▶ **DATA TO USE**
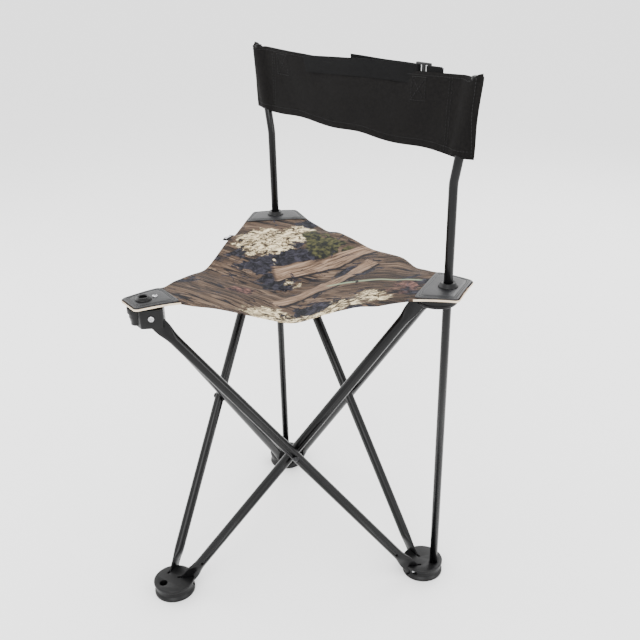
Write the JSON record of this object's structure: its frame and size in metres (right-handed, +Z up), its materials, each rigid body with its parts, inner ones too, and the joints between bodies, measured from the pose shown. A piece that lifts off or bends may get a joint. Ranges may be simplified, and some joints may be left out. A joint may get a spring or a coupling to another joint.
{
  "type": "three leg stool",
  "caption": "Folding stool: crossing tube legs hinged to round feet and corner hubs, a sling seat and a fabric backrest on two uprights.",
  "frame": {"origin": "on the floor, under the middle of the open stool's bounding box", "axes": "+Z up, -Y to the front corner (the one with no upright), +X along the backrest to its right-hand end seen from the front"},
  "size_m": [0.5292, 0.4474, 0.8065],
  "materials": {
    "coated_steel": "semi-gloss black powder coat",
    "black_plastic": "satin moulded black",
    "bright_steel": "dull zinc",
    "blackened_steel": "blackened",
    "camo_cloth": "printed woven polyester, leaf and bark pattern",
    "black_leatherette": "satin black leatherette",
    "black_cloth": "matt black woven polyester",
    "webbing": "black webbing",
    "label_cloth": "black woven label"
  },
  "bodies": {
    "foot_a": {"foot_a": "black_plastic", "foot_pin_c_to_a": "bright_steel", "foot_pin_b_to_a": "bright_steel"},
    "tube_c_to_a": {"cross_tube_c_to_a": "coated_steel", "cross_rivet_ac": "blackened_steel", "cross_spacer_ac": "black_plastic"},
    "tube_a_to_c": {"cross_tube_a_to_c": "coated_steel"},
    "hub_c": {"top_hub_c": "black_plastic", "hub_screw_c_to_a": "bright_steel", "hub_screw_c_to_b": "bright_steel", "corner_patch_c": "black_leatherette", "corner_ring_c": "black_plastic"},
    "foot_c": {"foot_c": "black_plastic", "foot_pin_a_to_c": "bright_steel", "foot_pin_b_to_c": "bright_steel", "upright_c": "coated_steel", "upright_cap_c": "black_plastic"},
    "hub_a": {"top_hub_a": "black_plastic", "hub_screw_a_to_b": "bright_steel", "hub_screw_a_to_c": "bright_steel", "corner_patch_a": "black_leatherette", "corner_ring_a": "black_plastic", "front_screw": "bright_steel", "seat_sling": "camo_cloth", "seat_tag": "label_cloth"},
    "tube_b_to_a": {"cross_tube_b_to_a": "coated_steel"},
    "tube_a_to_b": {"cross_tube_a_to_b": "coated_steel", "cross_rivet_ba": "blackened_steel", "cross_spacer_ba": "black_plastic"},
    "hub_b": {"top_hub_b": "black_plastic", "hub_screw_b_to_a": "bright_steel", "hub_screw_b_to_c": "bright_steel", "corner_patch_b": "black_leatherette", "corner_ring_b": "black_plastic"},
    "foot_b": {"foot_b": "black_plastic", "foot_pin_a_to_b": "bright_steel", "foot_pin_c_to_b": "bright_steel", "upright_b": "coated_steel", "upright_cap_b": "black_plastic", "backrest_sleeve": "black_cloth", "carry_strap": "webbing", "strap_anchor": "webbing", "strap_buckle": "black_plastic"},
    "tube_b_to_c": {"cross_tube_b_to_c": "coated_steel", "cross_rivet_cb": "blackened_steel", "cross_spacer_cb": "black_plastic"},
    "tube_c_to_b": {"cross_tube_c_to_b": "coated_steel"}
  },
  "joints": [
    {"name": "fold", "type": "hinge", "parent": "foot_a", "child": "tube_c_to_a", "pos_m": [0.0076, -0.17447, 0.01349], "axis": [0.866, -0.5, 0], "range_deg": [0, 28], "deforming": ["seat_sling", "seat_tag", "backrest_sleeve", "carry_strap", "strap_anchor", "strap_buckle"]},
    {"name": "hub_c_level", "type": "hinge", "parent": "tube_c_to_a", "child": "hub_c", "pos_m": [0.19696, 0.15352, 0.49649], "axis": [0.866, -0.5, 0], "range_deg": [-28, 0]},
    {"name": "cross_ac", "type": "hinge", "parent": "tube_c_to_a", "child": "tube_a_to_c", "pos_m": [0.10228, -0.01048, 0.25499], "axis": [0.866, -0.5, 0], "range_deg": [-56, 0]},
    {"name": "foot_c_level", "type": "hinge", "parent": "tube_a_to_c", "child": "foot_c", "pos_m": [0.21177, 0.14497, 0.01349], "axis": [0.866, -0.5, 0], "range_deg": [0, 28]},
    {"name": "hub_a_level", "type": "hinge", "parent": "tube_a_to_c", "child": "hub_a", "pos_m": [0.0224, -0.18302, 0.49649], "axis": [0.866, -0.5, 0], "range_deg": [0, 28]},
    {"name": "fold_ba", "type": "hinge", "parent": "foot_a", "child": "tube_b_to_a", "pos_m": [-0.0224, -0.18302, 0.01349], "axis": [-0.866, -0.5, 0], "range_deg": [-28, 0]},
    {"name": "hub_b_level", "type": "hinge", "parent": "tube_b_to_a", "child": "hub_b", "pos_m": [-0.21177, 0.14497, 0.49649], "axis": [-0.866, -0.5, 0], "range_deg": [0, 28]},
    {"name": "cross_ba", "type": "hinge", "parent": "tube_b_to_a", "child": "tube_a_to_b", "pos_m": [-0.11709, -0.01903, 0.25499], "axis": [-0.866, -0.5, 0], "range_deg": [0, 56]},
    {"name": "foot_b_level", "type": "hinge", "parent": "tube_a_to_b", "child": "foot_b", "pos_m": [-0.19696, 0.15352, 0.01349], "axis": [-0.866, -0.5, 0], "range_deg": [-28, 0]},
    {"name": "fold_cb", "type": "hinge", "parent": "foot_c", "child": "tube_b_to_c", "pos_m": [0.18936, 0.16667, 0.01349], "axis": [0, 1, 0], "range_deg": [0, 28]},
    {"name": "cross_cb", "type": "hinge", "parent": "tube_b_to_c", "child": "tube_c_to_b", "pos_m": [0, 0.16667, 0.25499], "axis": [0, 1, 0], "range_deg": [-56, 0]}
  ],
  "couplings": [
    {"joint": "hub_c_level", "follows": "fold", "ratio": -1},
    {"joint": "cross_ac", "follows": "fold", "ratio": -2},
    {"joint": "foot_c_level", "follows": "fold", "ratio": 1},
    {"joint": "hub_a_level", "follows": "fold", "ratio": 1},
    {"joint": "fold_ba", "follows": "fold", "ratio": -1},
    {"joint": "hub_b_level", "follows": "fold", "ratio": 1},
    {"joint": "cross_ba", "follows": "fold", "ratio": 2},
    {"joint": "foot_b_level", "follows": "fold", "ratio": -1},
    {"joint": "fold_cb", "follows": "fold", "ratio": 1},
    {"joint": "cross_cb", "follows": "fold", "ratio": -2}
  ]
}
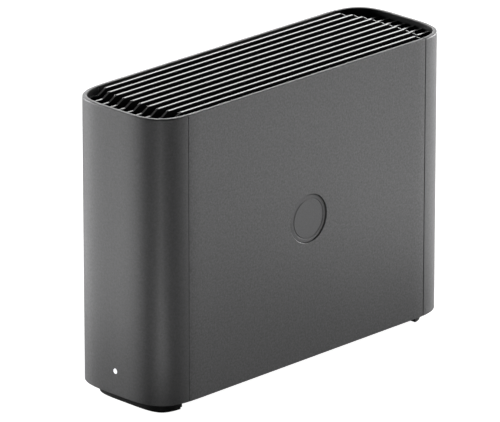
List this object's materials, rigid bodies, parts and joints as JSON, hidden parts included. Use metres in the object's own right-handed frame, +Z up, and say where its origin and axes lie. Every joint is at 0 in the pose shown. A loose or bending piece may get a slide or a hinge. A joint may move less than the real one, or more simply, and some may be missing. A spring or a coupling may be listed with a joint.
{
  "type": "desktop firewall appliance",
  "caption": "Slim upright network firewall box: rounded front and rear covers, flat textured sides, a finned top grille and low feet.",
  "frame": {"origin": "on the surface it stands on, under the middle of the case", "axes": "+Z up, +Y to the rear along the case's depth, +X to the right side seen from the front"},
  "size_m": [0.0626, 0.1962, 0.148],
  "materials": {
    "cover_finish": "fine satin powder coat",
    "panel_finish": "coarser matte powder coat",
    "badge_finish": "fine matte",
    "grille_finish": "satin moulded fins",
    "black_plastic": "fine moulded grain",
    "rubber_pad": "matte",
    "screw_steel": "zinc plated",
    "sheet_steel": "plated sheet",
    "board_green": "solder mask",
    "brass": "plated",
    "chip_black": "moulded package",
    "thermal_pad": "soft matte",
    "sink_aluminium": "extruded and anodised",
    "white_plastic": "moulded",
    "light_pipe": "milky clear",
    "fan_coil": "enamelled copper wire",
    "lead_sleeve": "sleeved wires"
  },
  "bodies": {
    "root": {"front_cover": "cover_finish", "rear_cover": "cover_finish", "left_side_panel": "panel_finish", "right_side_panel": "panel_finish", "side_badge": "badge_finish", "top_grille": "grille_finish", "base_plate": "black_plastic", "front_foot": "black_plastic", "rear_foot": "black_plastic", "io_plate": "black_plastic", "fan_frame": "black_plastic", "memory_socket": "black_plastic", "ssd_socket": "black_plastic", "coin_cell_holder": "black_plastic", "button_switches": "black_plastic", "power_jack": "black_plastic", "ethernet_jack_1": "black_plastic", "ethernet_jack_2": "black_plastic", "ethernet_jack_3": "black_plastic", "ethernet_jack_4": "black_plastic", "front_foot_pad": "rubber_pad", "rear_foot_pad": "rubber_pad", "case_screws": "screw_steel", "chassis_screws": "screw_steel", "io_plate_screws": "screw_steel", "board_screws": "screw_steel", "heat_sink_screws": "screw_steel", "button_board_screws": "screw_steel", "fan_screws": "screw_steel", "chassis_frame": "sheet_steel", "lock_plate": "sheet_steel", "ethernet_shields": "sheet_steel", "usb_jack": "sheet_steel", "power_jack_pin": "sheet_steel", "coin_cell": "sheet_steel", "button_board_posts": "sheet_steel", "main_board": "board_green", "memory_module": "board_green", "ssd_module": "board_green", "button_board": "board_green", "led_board": "board_green", "board_standoffs": "brass", "ssd_screw": "brass", "ethernet_contacts": "brass", "processor": "chip_black", "network_chips": "chip_black", "inductors": "chip_black", "capacitors": "chip_black", "thermal_pad": "thermal_pad", "heat_sink": "sink_aluminium", "board_headers": "white_plastic", "usb_tongues": "white_plastic", "status_led": "white_plastic", "light_pipe": "light_pipe", "fan_stator": "fan_coil", "board_leads": "lead_sleeve"},
    "fan_rotor": {"fan_rotor": "black_plastic"},
    "power_button": {"power_button": "black_plastic"},
    "reset_button": {"reset_button": "white_plastic"}
  },
  "joints": [
    {"name": "fan_spin", "type": "hinge", "parent": "root", "child": "fan_rotor", "pos_m": [0.003, 0.01, 0.018], "axis": [0, 0, 1], "continuous": true},
    {"name": "power_button_press", "type": "slide", "parent": "root", "child": "power_button", "axis": [0, -1, 0], "range_m": [0, 0.0008], "stiffness_N_per_m": 800, "springref_m": -0.0012},
    {"name": "reset_button_press", "type": "slide", "parent": "root", "child": "reset_button", "axis": [0, -1, 0], "range_m": [0, 0.0005], "stiffness_N_per_m": 800, "springref_m": -0.0012}
  ]
}
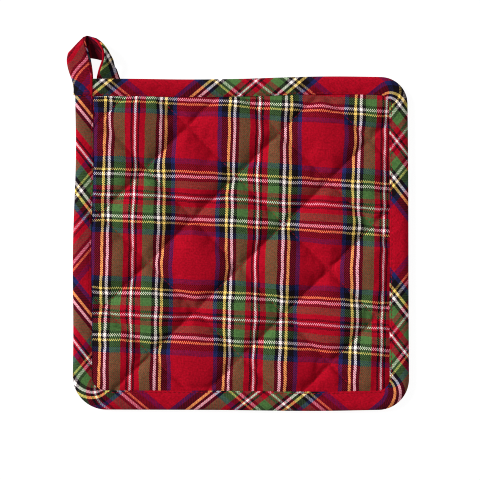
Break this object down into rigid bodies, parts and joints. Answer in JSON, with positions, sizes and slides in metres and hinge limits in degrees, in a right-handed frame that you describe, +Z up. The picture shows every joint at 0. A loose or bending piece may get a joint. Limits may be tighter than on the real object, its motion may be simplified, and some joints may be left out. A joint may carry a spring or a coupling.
{
  "type": "pot holder",
  "caption": "Square quilted pot holder with rounded corners, a folded bias binding round its rim and a hanging loop at one corner.",
  "frame": {"origin": "middle of the pad on its back face, on the surface that the part lies on", "axes": "+X to the right across the face, +Y towards the hanging loop's end, +Z up out of the face"},
  "size_m": [0.2049, 0.2251, 0.0107],
  "materials": {
    "panel_cloth": "cotton twill in a red check, matt with a soft sheen",
    "binding_cloth": "the same twill cut on the bias and pressed",
    "loop_cloth": "the same bias strip, folded and stitched"
  },
  "bodies": {
    "root": {"quilted_pad": "panel_cloth", "binding": "binding_cloth", "hanging_loop": "loop_cloth"}
  },
  "joints": []
}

▶ **TASK TO CARRY OUT**
Set down, exactly and in full, the lines from the one containing "Break this object" through the end of the entries; no other line belongs.

▶ **FINISHED TASK**
Break this object down into rigid bodies, parts and joints. Answer in JSON, with positions, sizes and slides in metres and hinge limits in degrees, in a right-handed frame that you describe, +Z up. The picture shows every joint at 0. A loose or bending piece may get a joint. Limits may be tighter than on the real object, its motion may be simplified, and some joints may be left out. A joint may carry a spring or a coupling.
{
  "type": "pot holder",
  "caption": "Square quilted pot holder with rounded corners, a folded bias binding round its rim and a hanging loop at one corner.",
  "frame": {"origin": "middle of the pad on its back face, on the surface that the part lies on", "axes": "+X to the right across the face, +Y towards the hanging loop's end, +Z up out of the face"},
  "size_m": [0.2049, 0.2251, 0.0107],
  "materials": {
    "panel_cloth": "cotton twill in a red check, matt with a soft sheen",
    "binding_cloth": "the same twill cut on the bias and pressed",
    "loop_cloth": "the same bias strip, folded and stitched"
  },
  "bodies": {
    "root": {"quilted_pad": "panel_cloth", "binding": "binding_cloth", "hanging_loop": "loop_cloth"}
  },
  "joints": []
}